Mas como já dito, determinadas normas constitucionais não podem ser alvo de questionamento, alterações, são chamadas estas de cláusulas pétreas. É uma dessas cláusulas não passíveis de modificação do artigo 14 que trata do voto universal e secreto. A própria Constituição tem o de forma expressa o que são cláusulas pétreas e, se encontram no artigo 60, § 4º. Em atenção ao disposto no inciso II, do § 4º, do artigo 60, que diz o seguinte:
Art. 60. A Constituição poderá ser emendada mediante proposta:
§ 4º Não será objeto de deliberação a proposta de emenda tendente a abolir:
II - o voto direto, secreto, universal e periódico;
O referido dispositivo legal trata da impossibilidade de se alterar a constituição para modificar o voto direto, secreto, universal e periódico. A proposta do voto comprovante de voto sequer foi alvo de votação na Câmara dos Deputados, pois o fato das pessoas terem o comprovante de voto faria com que o mesmo não fosse secreto, violando a Constituição Federal.
Por fim, o Brasil comemora a vitória da Câmara dos Deputados ter rejeitado o projeto que iria instaurar um sistema de votação impresso e retrógrado. Vitória à Democracia, urna eletrônica sim, ele não.
[1] fake News (Notícia falsa): consiste na propagação em massa de uma notícia falsa, via jornal, televisão, rádio, mídias sociais.
[2] Disponível em: https://www1.folha.uol.com.br/poder/2020/04/pf-identifica-carlos-bolsonaro-como-articulador-em-esquema-criminoso-de-fake-news.shtml
[3] É um fato tipificado como crime que chega a uma autoridade competente para investigá-lo. No caso, Barroso encaminhou uma possível notícia crime que irá ser analisada pelo responsável competente (Alexandre de Moraes) que é o Relator do Inquérito das Fake News.

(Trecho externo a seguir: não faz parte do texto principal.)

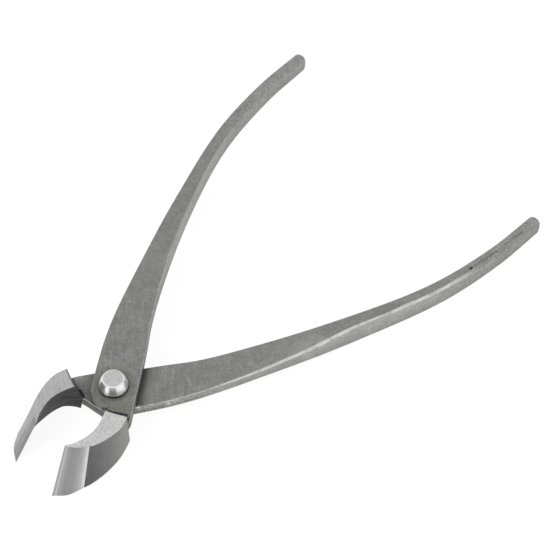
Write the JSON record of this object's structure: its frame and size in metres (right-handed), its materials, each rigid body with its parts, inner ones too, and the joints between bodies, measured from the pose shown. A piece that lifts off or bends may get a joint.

[4] Sugestão nº 9 de 2018 (SUG 9/2018), disponível em https://www12.senado.leg.br/ecidadania/visualizacaomateria?id=132598
[5] Art. 60. A Constituição poderá ser emendada mediante proposta:
§ 4º Não será objeto de deliberação a proposta de emenda tendente a abolir:
I - a forma federativa de Estado;
II - o voto direto, secreto, universal e periódico;
III - a separação dos Poderes;
IV - os direitos e garantias individuais.